All coffee in Honduras leaves from the Caribbean port of Cortes. Exporters have established their offices and dry milling operations in the city of San Pedro Sula which is about 30 minutes inland from the port. At 200 meters above sea level, the temperature and humidity levels in San Pedro Sula (often jokingly referred to as San Pedro Sauna) are high. In my experience as a coffee buyer, these are the worst climatic conditions to store and dry mill coffee. Coffee beans undertake an overwhelming amount of duress waiting for their ship to leave port for the consuming world. Often these coffee beans are damaged so much that months are shaved off of their shelf life.
These barriers need to be taken down in order for quality improvements to be made in Honduras.
Finca El Puente
Stumptown is fortunate enough to work with the Caballero family in Marcala de La Paz.
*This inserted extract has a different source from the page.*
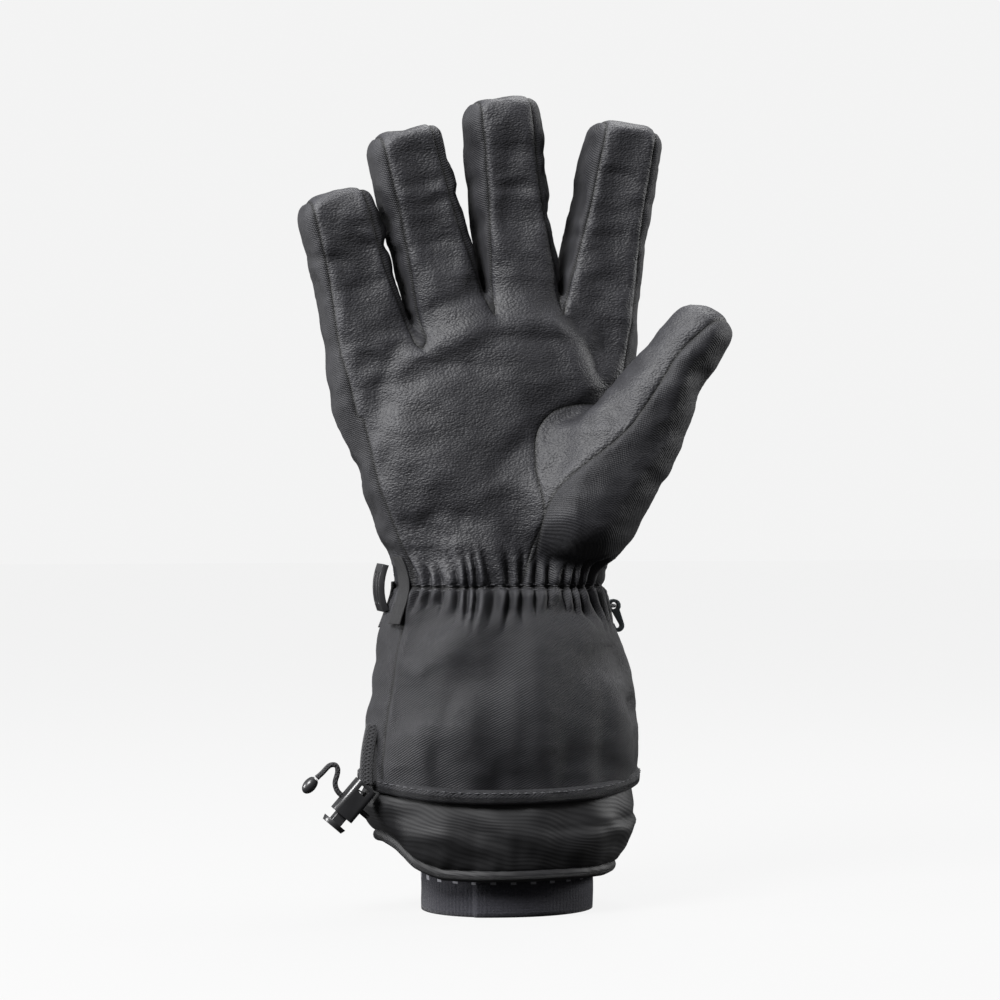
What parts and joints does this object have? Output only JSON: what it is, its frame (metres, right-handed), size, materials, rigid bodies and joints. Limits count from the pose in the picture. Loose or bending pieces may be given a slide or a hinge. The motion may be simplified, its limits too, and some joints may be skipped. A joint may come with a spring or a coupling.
{
  "type": "ski glove",
  "caption": "Insulated right-hand gauntlet ski glove with a leather palm, gathered wrist, cinching snow skirt, knit inner cuff, wrist-strap buckle and pairing clip.",
  "frame": {"origin": "on the inner cuff's bottom rim, in the middle of its thumb side and of its wall, where the flat rim rests", "axes": "+Z from the cuff towards the fingertips, -Y out of the palm, +X towards the thumb"},
  "size_m": [0.1654, 0.0881, 0.3236],
  "materials": {
    "leather": "soft-grained, semi-matt synthetic leather",
    "twill": "matt woven twill",
    "skirt_nylon": "fine striped nylon with a low sheen",
    "knit": "matt brushed knit",
    "lining": "brushed fleece",
    "webbing": "flat woven webbing",
    "elastic": "braided elastic",
    "label_tape": "satin tape",
    "black_plastic": "satin moulded acetal",
    "grey_plastic": "moulded acetal",
    "spring_steel": "drawn wire"
  },
  "bodies": {
    "cuff": {"gauntlet_palm_panel": "twill", "gauntlet_back_panel": "twill", "gauntlet_side_strip": "twill", "hem_binding": "twill", "wrist_elastic": "elastic", "gauntlet_liner": "lining", "snow_skirt": "skirt_nylon", "inner_cuff": "knit", "skirt_channel": "skirt_nylon", "drawcord": "elastic", "wrist_strap": "webbing", "side_label": "label_tape", "hook_loop": "webbing"},
    "hand": {"palm_panel": "leather", "back_panel": "twill", "ulnar_side_panel": "twill", "hand_liner": "lining", "thumb_base_leather": "leather", "thumb_base_fabric": "twill", "fourchette_little_ring": "twill", "fourchette_ring_middle": "twill", "fourchette_middle_index": "twill"},
    "little_lower": {"little_lower_leather": "leather", "little_lower_fabric": "twill", "little_lower_liner": "lining"},
    "little_tip": {"little_tip_leather": "leather", "little_tip_fabric": "twill", "little_tip_liner": "lining"},
    "ring_lower": {"ring_lower_leather": "leather", "ring_lower_fabric": "twill", "ring_lower_liner": "lining"},
    "ring_tip": {"ring_tip_leather": "leather", "ring_tip_fabric": "twill", "ring_tip_liner": "lining"},
    "middle_lower": {"middle_lower_leather": "leather", "middle_lower_fabric": "twill", "middle_lower_liner": "lining"},
    "middle_tip": {"middle_tip_leather": "leather", "middle_tip_fabric": "twill", "middle_tip_liner": "lining"},
    "index_lower": {"index_lower_leather": "leather", "index_lower_fabric": "twill", "index_lower_liner": "lining"},
    "index_tip": {"index_tip_leather": "leather", "index_tip_fabric": "twill", "index_tip_liner": "lining"},
    "thumb_lower": {"thumb_lower_leather": "leather", "thumb_lower_fabric": "twill", "thumb_lower_liner": "lining"},
    "thumb_tip": {"thumb_tip_leather": "leather", "thumb_tip_fabric": "twill", "thumb_tip_liner": "lining"},
    "cord_lock": {"cord_lock_body": "black_plastic", "lock_spring": "spring_steel", "lock_tether": "webbing"},
    "lock_button": {"lock_button": "black_plastic"},
    "cord_tail": {"drawcord_tail": "elastic", "cord_end": "black_plastic"},
    "strap_buckle": {"strap_buckle": "black_plastic"},
    "clip_hook": {"clip_hook": "grey_plastic"}
  },
  "joints": [
    {"name": "wrist_flex", "type": "hinge", "parent": "cuff", "child": "hand", "pos_m": [-0.0336, 0, 0.14], "axis": [1, 0, 0], "range_deg": [-35, 35]},
    {"name": "little_knuckle", "type": "hinge", "parent": "hand", "child": "little_lower", "pos_m": [-0.089, 0, 0.225], "axis": [0.9641, 0, 0.2656], "range_deg": [-10, 60]},
    {"name": "little_middle_joint", "type": "hinge", "parent": "little_lower", "child": "little_tip", "pos_m": [-0.0966, -0.002, 0.25257], "axis": [0.9641, 0, 0.2656], "range_deg": [-10, 75]},
    {"name": "ring_knuckle", "type": "hinge", "parent": "hand", "child": "ring_lower", "pos_m": [-0.0584, 0, 0.2385], "axis": [0.9632, 0, 0.2689], "range_deg": [-10, 60]},
    {"name": "ring_middle_joint", "type": "hinge", "parent": "ring_lower", "child": "ring_tip", "pos_m": [-0.06773, -0.00243, 0.27192], "axis": [0.9632, 0, 0.2689], "range_deg": [-10, 75]},
    {"name": "middle_knuckle", "type": "hinge", "parent": "hand", "child": "middle_lower", "pos_m": [-0.0286, 0, 0.244], "axis": [0.9921, 0, 0.1253], "range_deg": [-10, 60]},
    {"name": "middle_middle_joint", "type": "hinge", "parent": "middle_lower", "child": "middle_tip", "pos_m": [-0.0333, -0.00262, 0.28121], "axis": [0.9921, 0, 0.1253], "range_deg": [-10, 75]},
    {"name": "index_knuckle", "type": "hinge", "parent": "hand", "child": "index_lower", "pos_m": [0.0014, 0, 0.239], "axis": [0.9866, 0, -0.1633], "range_deg": [-10, 60]},
    {"name": "index_middle_joint", "type": "hinge", "parent": "index_lower", "child": "index_tip", "pos_m": [0.00722, -0.00249, 0.27415], "axis": [0.9866, 0, -0.1633], "range_deg": [-10, 75]},
    {"name": "thumb_knuckle", "type": "hinge", "parent": "hand", "child": "thumb_lower", "pos_m": [0.0129, -0.028, 0.192], "axis": [-0.5791, 0.6555, 0.4847], "range_deg": [-28, 10]},
    {"name": "thumb_middle_joint", "type": "hinge", "parent": "thumb_lower", "child": "thumb_tip", "pos_m": [0.02552, -0.03321, 0.21413], "axis": [-0.5791, 0.6555, 0.4847], "range_deg": [-50, 10]},
    {"name": "lock_swing", "type": "hinge", "parent": "cuff", "child": "cord_lock", "pos_m": [-0.09, -0.012, 0.073], "axis": [0, 1, 0], "range_deg": [0, 30]},
    {"name": "lock_button_press", "type": "slide", "parent": "cord_lock", "child": "lock_button", "axis": [0.6561, 0, 0.7547], "range_m": [0, 0.003], "stiffness_N_per_m": 400, "springref_m": -0.001, "deforming": ["lock_spring"]},
    {"name": "drawcord_pull", "type": "slide", "parent": "cord_lock", "child": "cord_tail", "axis": [-0.7547, 0, 0.6561], "range_m": [0, 0.008]},
    {"name": "buckle_tilt", "type": "hinge", "parent": "cuff", "child": "strap_buckle", "pos_m": [-0.083, -0.001, 0.128], "axis": [0, 0, 1], "range_deg": [0, 30]},
    {"name": "clip_swing", "type": "hinge", "parent": "cuff", "child": "clip_hook", "pos_m": [0.0116, 0.005, 0.12], "axis": [0, -1, 0], "range_deg": [0, 60]}
  ]
}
These folks have won more accolades for their coffee than virtually any other farmers in Honduras. They have a stronger vision that includes taking the extra measures to differentiate their coffee at premium prices.
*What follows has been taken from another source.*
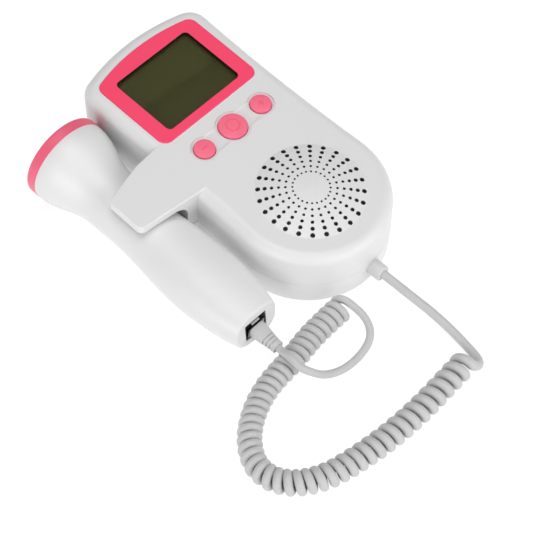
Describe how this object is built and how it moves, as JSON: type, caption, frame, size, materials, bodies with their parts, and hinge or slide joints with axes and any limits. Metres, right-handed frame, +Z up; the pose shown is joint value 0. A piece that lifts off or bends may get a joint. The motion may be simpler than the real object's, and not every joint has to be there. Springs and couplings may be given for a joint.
{
  "type": "fetal doppler monitor",
  "caption": "Hand-held fetal heartbeat monitor with a tilted display, round keys, a loudspeaker grille, a probe held in a side clip and a curly lead.",
  "frame": {"origin": "middle of the box of the unit and its clipped probe, on the surface that the unit lies on", "axes": "+X across the unit from the probe to the keys, +Y from the loudspeaker end to the display end, +Z up out of the base"},
  "size_m": [0.1479, 0.2202, 0.0452],
  "materials": {
    "cover_white": "white ABS, satin gloss",
    "bezel_pink": "saturated pink ABS, gloss",
    "ring_pink": "pink ABS, satin",
    "button_pink": "pink silicone-coated keys, satin",
    "display_window": "clear acrylic window, gloss",
    "display_glass": "dark olive liquid crystal panel",
    "inner_plastic": "natural nylon",
    "board_green": "green solder mask over glass epoxy",
    "chip_black": "black moulded epoxy",
    "screw_steel": "zinc-plated steel",
    "frame_steel": "pressed steel, dark passivated",
    "paper_black": "dark coated paper",
    "magnet_grey": "ferrite and plated steel",
    "battery_shell": "plain wrapped steel can",
    "contact_nickel": "nickel-plated spring steel",
    "contact_gold": "gold-plated contacts",
    "lead_grey": "grey PVC sheath, satin",
    "boot_grey": "grey soft PVC, satin",
    "lens_grey": "light silicone acoustic window",
    "ceramic": "silvered piezo ceramic",
    "backing_grey": "damping foam",
    "wire_red": "hook-up wire",
    "jack_black": "black nylon",
    "plug_clear": "clear polycarbonate"
  },
  "bodies": {
    "monitor": {"front_cover": "cover_white", "rear_cover": "cover_white", "display_bezel": "bezel_pink", "display_lens": "display_window", "display_panel": "display_glass", "display_holder": "inner_plastic", "main_board": "board_green", "board_parts": "chip_black", "board_screws": "screw_steel", "switch_housings": "chip_black", "speaker_frame": "frame_steel", "speaker_cone": "paper_black", "speaker_magnet": "magnet_grey", "left_battery": "battery_shell", "right_battery": "battery_shell", "contact_springs": "contact_nickel", "contact_plates": "contact_nickel", "cover_screws": "screw_steel", "strain_relief": "lead_grey", "inner_tail": "lead_grey", "unit_lead": "lead_grey", "coiled_lead": "lead_grey", "probe_lead": "lead_grey"},
    "left_key": {"left_button": "button_pink", "left_plunger": "inner_plastic"},
    "centre_key": {"centre_button": "button_pink", "centre_plunger": "inner_plastic"},
    "right_key": {"right_button": "button_pink", "right_plunger": "inner_plastic"},
    "door": {"battery_door": "cover_white"},
    "probe": {"probe_upper_shell": "cover_white", "probe_lower_shell": "cover_white", "probe_ring": "ring_pink", "probe_lens": "lens_grey", "transducer_discs": "ceramic", "transducer_backing": "backing_grey", "probe_board": "board_green", "probe_board_parts": "chip_black", "probe_wires": "wire_red", "probe_screws": "screw_steel", "jack_housing": "jack_black", "jack_contacts": "contact_gold", "plug_body": "plug_clear", "plug_contacts": "contact_gold", "plug_latch": "plug_clear", "plug_boot": "boot_grey"}
  },
  "joints": [
    {"name": "left_key_press", "type": "slide", "parent": "monitor", "child": "left_key", "axis": [0, 0.0776, -0.997], "range_m": [0, 0.0007], "stiffness_N_per_m": 1500, "springref_m": -0.0002},
    {"name": "centre_key_press", "type": "slide", "parent": "monitor", "child": "centre_key", "axis": [0, 0.0776, -0.997], "range_m": [0, 0.0007], "stiffness_N_per_m": 1500, "springref_m": -0.0002},
    {"name": "right_key_press", "type": "slide", "parent": "monitor", "child": "right_key", "axis": [0, 0.0776, -0.997], "range_m": [0, 0.0007], "stiffness_N_per_m": 1500, "springref_m": -0.0002},
    {"name": "door_slide", "type": "slide", "parent": "monitor", "child": "door", "axis": [0, 1, 0], "range_m": [0, 0.076]},
    {"name": "probe_unclip", "type": "slide", "parent": "monitor", "child": "probe", "axis": [-1, 0, 0], "range_m": [0, 0.06]}
  ]
}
That said, we came up with a checklist this year to help push them even closer towards better quality. We needed to see an even more dedicated focus to cherry selection, drying done at lower and more even temperatures, coffee stored either in climate controlled warehouses or for shorter periods of time in San Pedro Sula, and exportation of coffee in grainpro bags. Grainpro is a material developed to keep moisture from entering, or leaving, the bag. Our experiments with grainpro over the past year have shown marked improvements in maintaining the longevity of our coffee.
After a cupping session in San Pedro Sula, Moises, Fabio and I made the journey up to Marcala. Moises and I spent the next day on the farms at El Puente. We gathered the pickers for a meeting about ripeness. Stumptown needs ripe fruit picked for the obvious reasons of sweetness and cleanliness. Riper cherry has more complexity and depth of flavor. We pay big money for big flavor. That’s the deal. Communicating this message to pickers can be a big struggle. What seems to work best is getting pickers to understand the cherry weight versus the volume they are delivering. Under-ripe cherries have less mucilage development and less bean development, so they weigh significantly less than their ripe counterpart. Coffee pickers are paid on the volume of cherry they deliver. Ripe cherry has more direct value to a coffee picker. Hopefully the workers at El Puente will latch on to that concept.
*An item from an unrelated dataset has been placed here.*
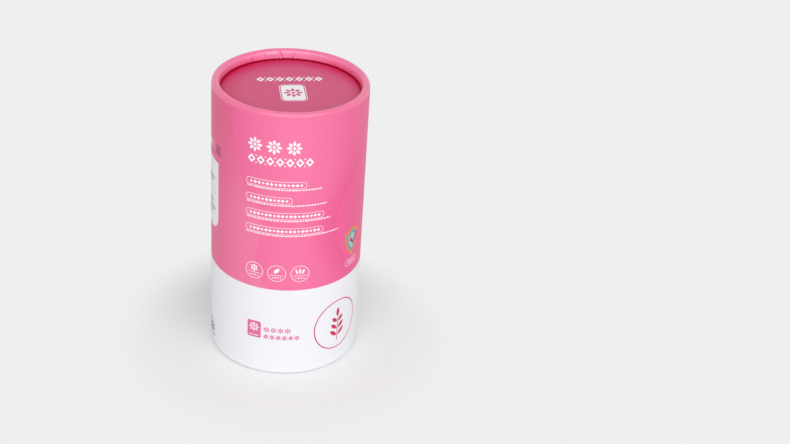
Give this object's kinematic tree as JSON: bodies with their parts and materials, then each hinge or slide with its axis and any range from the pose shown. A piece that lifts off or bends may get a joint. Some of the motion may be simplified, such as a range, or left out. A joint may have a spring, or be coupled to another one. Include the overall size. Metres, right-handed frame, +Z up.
{
  "type": "paper can",
  "caption": "Round board can with a tall pull-off lid, a short base, a glued-in neck that guides the lid, and discs held under rolled rims.",
  "frame": {"origin": "centre of the foot, on the surface that the can stands on", "axes": "+Z up the can's axis, from the base to the lid; -Y the front, where the main print is"},
  "size_m": [0.084, 0.084, 0.1623],
  "materials": {
    "pink_paper": "satin",
    "deep_pink_paper": "satin",
    "white_paper": "satin",
    "lining_paper": "matte",
    "wound_board": "matte",
    "white_glue": "satin",
    "white_print": "satin",
    "crimson_print": "satin",
    "dark_print": "satin",
    "pink_print": "satin",
    "purple_print": "satin",
    "teal_print": "satin",
    "orange_print": "satin"
  },
  "bodies": {
    "base": {"base_tube": "wound_board", "base_wrap": "white_paper", "base_lining": "lining_paper", "base_panel": "wound_board", "base_panel_face": "white_paper", "base_floor": "lining_paper", "neck_tube": "wound_board", "neck_wrap": "lining_paper", "neck_lining": "lining_paper", "neck_glue": "white_glue"},
    "lid": {"lid_tube": "wound_board", "lid_wrap": "pink_paper", "lid_lining": "lining_paper", "lid_panel": "wound_board", "lid_panel_face": "deep_pink_paper", "lid_panel_backing": "lining_paper"}
  },
  "joints": [
    {"name": "lid_lift", "type": "slide", "parent": "base", "child": "lid", "axis": [0, 0, 1], "range_m": [0, 0.052]}
  ]
}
After several hours traipsing the farms we made our way to the processing center. It’s been my own personal theory that accelerated drying temperatures has been a detriment to El Puente’s quality over the past couple of years. Coffee that is dried too quickly, typically at temperatures exceeding 50C, sustains damage to its core structure. Even though this coffee can, and most likely will, taste great during shipping season it will lose it’s clarity and flavor potential just a few months after arriving in the States. After some discussion, the decision was made to set the drum dryer temperatures to never exceed 45C. We should see better quality even though this will lengthen the drying process an additional 8-10 hours.
One of the more promising discoveries of this trip was the stop made at Bohncafe’s, our exporting contact in Honduras, new bodega in Marcala. If things go well we may store and dry mill coffee at over 1500 meters, which is a miracle compared to the 200 meter altitude where it’s currently done at in San Pedro Sula. Let’s keep our fingers crossed….
After being home for a couple of weeks since ending this trip in Guatemala we’ve begun cupping the day lots from the Caballero family farms. We’re being as strict as possible giving each coffee at least two different sessions of analysis on our cupping table. The approved lots to date are chock full of Concord grape flavors and caramel-like sweetness. It feels good to know that the coffee will arrive that way too!